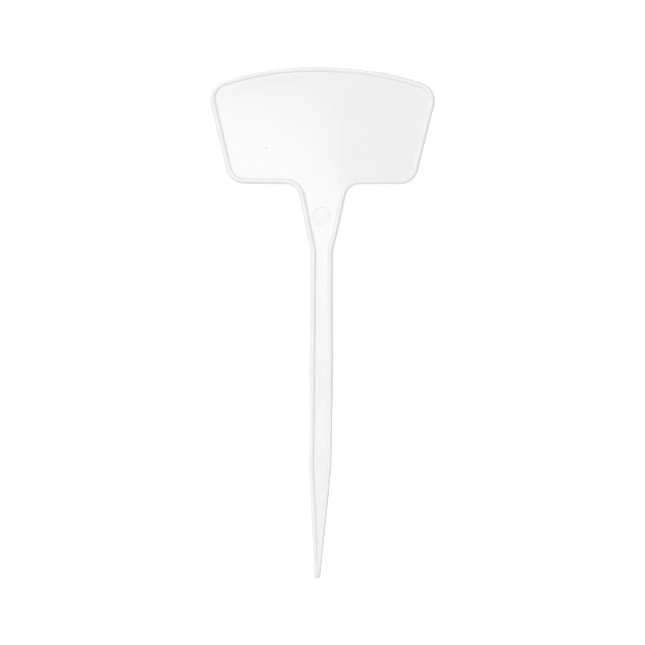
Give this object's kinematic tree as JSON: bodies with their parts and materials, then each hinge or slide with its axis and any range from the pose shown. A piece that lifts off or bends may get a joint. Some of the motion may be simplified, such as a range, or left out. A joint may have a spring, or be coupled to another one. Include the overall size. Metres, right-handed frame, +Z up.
{
  "type": "plant label stake",
  "caption": "T-shaped moulded plant label: a wide bow-topped writing panel with a raised round edge bead, a tapering neck and a long slim stem that ends in a blunt point.",
  "frame": {"origin": "tip of the point, midway across the width and the thickness", "axes": "+Z up the stake towards the head, -Y out of the front face, X across the width"},
  "size_m": [0.11, 0.0028, 0.25],
  "materials": {
    "white_plastic": "satin as moulded, white polypropylene"
  },
  "bodies": {
    "root": {"writing_panel": "white_plastic", "panel_rim": "white_plastic", "neck_web": "white_plastic", "stem_web": "white_plastic", "left_edge_rib": "white_plastic", "right_edge_rib": "white_plastic", "point": "white_plastic"}
  },
  "joints": []
}
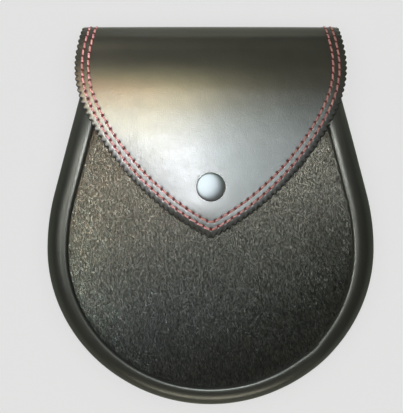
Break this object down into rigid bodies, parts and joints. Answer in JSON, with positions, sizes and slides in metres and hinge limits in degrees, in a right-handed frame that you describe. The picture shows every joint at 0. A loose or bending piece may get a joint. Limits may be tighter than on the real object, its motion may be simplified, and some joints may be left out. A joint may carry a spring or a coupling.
{
  "type": "sporran pouch",
  "caption": "Rounded leather pouch with a domed hide front, a rolled rim, a pointed flap folded over the top and shut by a press stud, and belt loops behind.",
  "frame": {"origin": "on the surface that the pouch lies on, under the middle of its outline", "axes": "+Z out of the front of the pouch, +Y towards the fold of the flap, +X to the right seen from the front"},
  "size_m": [0.1714, 0.1988, 0.0399],
  "materials": {
    "black_leather": "smooth, half gloss",
    "back_leather": "smooth, dull",
    "black_hide": "short smooth hair",
    "brushed_nickel": "brushed nickel plate"
  },
  "bodies": {
    "root": {"back_panel": "back_leather", "gusset": "black_leather", "front_panel": "black_hide", "flap": "black_leather", "belt_loop_left": "back_leather", "belt_loop_right": "back_leather", "snap_cap": "brushed_nickel", "snap_socket": "brushed_nickel", "snap_stud": "brushed_nickel"}
  },
  "joints": []
}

....

[Task to carry out] What is the number of lines in this listing that contain the word "handed"? Answer with that number and nothing else.

[Response below] 2